-- Request --
The data must be written out once more, precisely as given.

====== Information provided

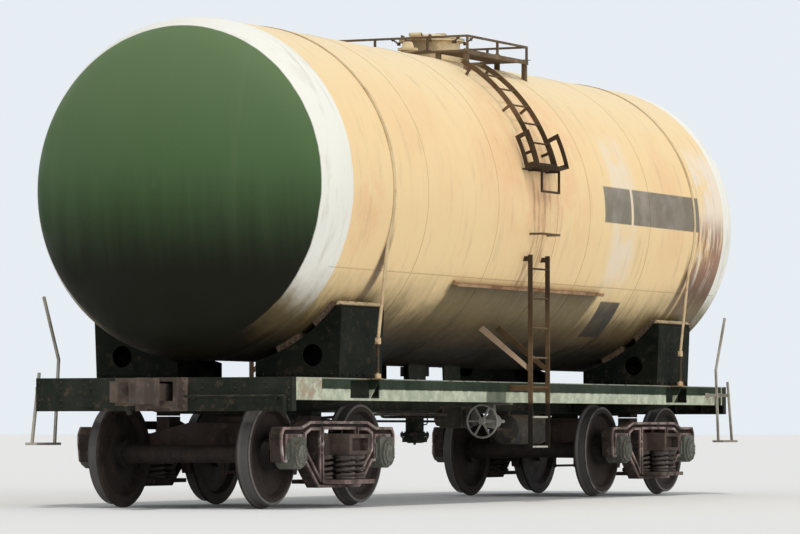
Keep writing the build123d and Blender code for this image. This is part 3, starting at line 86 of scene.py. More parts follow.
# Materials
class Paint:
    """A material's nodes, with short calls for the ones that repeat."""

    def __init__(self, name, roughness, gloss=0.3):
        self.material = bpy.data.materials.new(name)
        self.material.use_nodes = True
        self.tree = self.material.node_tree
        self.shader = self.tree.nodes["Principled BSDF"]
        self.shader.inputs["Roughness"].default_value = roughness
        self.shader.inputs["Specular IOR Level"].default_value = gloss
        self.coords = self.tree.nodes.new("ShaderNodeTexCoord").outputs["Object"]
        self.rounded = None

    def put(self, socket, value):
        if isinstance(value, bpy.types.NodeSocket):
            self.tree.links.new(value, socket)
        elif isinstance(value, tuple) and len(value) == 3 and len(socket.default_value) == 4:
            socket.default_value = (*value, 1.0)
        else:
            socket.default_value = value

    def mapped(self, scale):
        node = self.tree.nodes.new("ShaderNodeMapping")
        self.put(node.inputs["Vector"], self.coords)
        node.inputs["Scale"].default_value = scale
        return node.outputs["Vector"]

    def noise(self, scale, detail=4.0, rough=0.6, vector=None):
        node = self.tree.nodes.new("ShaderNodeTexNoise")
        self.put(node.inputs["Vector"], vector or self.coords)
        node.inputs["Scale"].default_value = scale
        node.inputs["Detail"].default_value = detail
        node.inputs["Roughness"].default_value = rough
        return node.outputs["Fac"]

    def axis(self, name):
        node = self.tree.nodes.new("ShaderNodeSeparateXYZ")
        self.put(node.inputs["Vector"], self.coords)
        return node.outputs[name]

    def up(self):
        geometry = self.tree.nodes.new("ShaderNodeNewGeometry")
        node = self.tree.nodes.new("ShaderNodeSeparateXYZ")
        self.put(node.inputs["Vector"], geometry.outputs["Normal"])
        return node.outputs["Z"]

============

-- Written response --
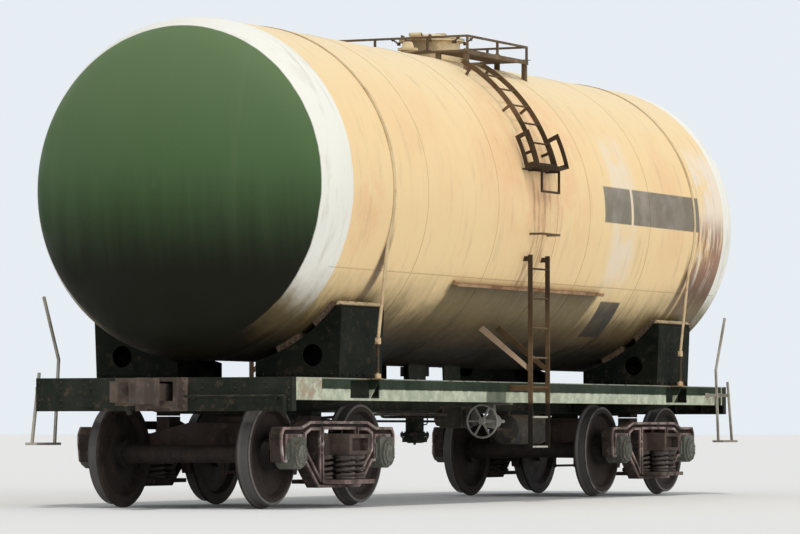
Keep writing the build123d and Blender code for this image. This is part 3, starting at line 86 of scene.py. More parts follow.
# Materials
class Paint:
    """A material's nodes, with short calls for the ones that repeat."""

    def __init__(self, name, roughness, gloss=0.3):
        self.material = bpy.data.materials.new(name)
        self.material.use_nodes = True
        self.tree = self.material.node_tree
        self.shader = self.tree.nodes["Principled BSDF"]
        self.shader.inputs["Roughness"].default_value = roughness
        self.shader.inputs["Specular IOR Level"].default_value = gloss
        self.coords = self.tree.nodes.new("ShaderNodeTexCoord").outputs["Object"]
        self.rounded = None

    def put(self, socket, value):
        if isinstance(value, bpy.types.NodeSocket):
            self.tree.links.new(value, socket)
        elif isinstance(value, tuple) and len(value) == 3 and len(socket.default_value) == 4:
            socket.default_value = (*value, 1.0)
        else:
            socket.default_value = value

    def mapped(self, scale):
        node = self.tree.nodes.new("ShaderNodeMapping")
        self.put(node.inputs["Vector"], self.coords)
        node.inputs["Scale"].default_value = scale
        return node.outputs["Vector"]

    def noise(self, scale, detail=4.0, rough=0.6, vector=None):
        node = self.tree.nodes.new("ShaderNodeTexNoise")
        self.put(node.inputs["Vector"], vector or self.coords)
        node.inputs["Scale"].default_value = scale
        node.inputs["Detail"].default_value = detail
        node.inputs["Roughness"].default_value = rough
        return node.outputs["Fac"]

    def axis(self, name):
        node = self.tree.nodes.new("ShaderNodeSeparateXYZ")
        self.put(node.inputs["Vector"], self.coords)
        return node.outputs[name]

    def up(self):
        geometry = self.tree.nodes.new("ShaderNodeNewGeometry")
        node = self.tree.nodes.new("ShaderNodeSeparateXYZ")
        self.put(node.inputs["Vector"], geometry.outputs["Normal"])
        return node.outputs["Z"]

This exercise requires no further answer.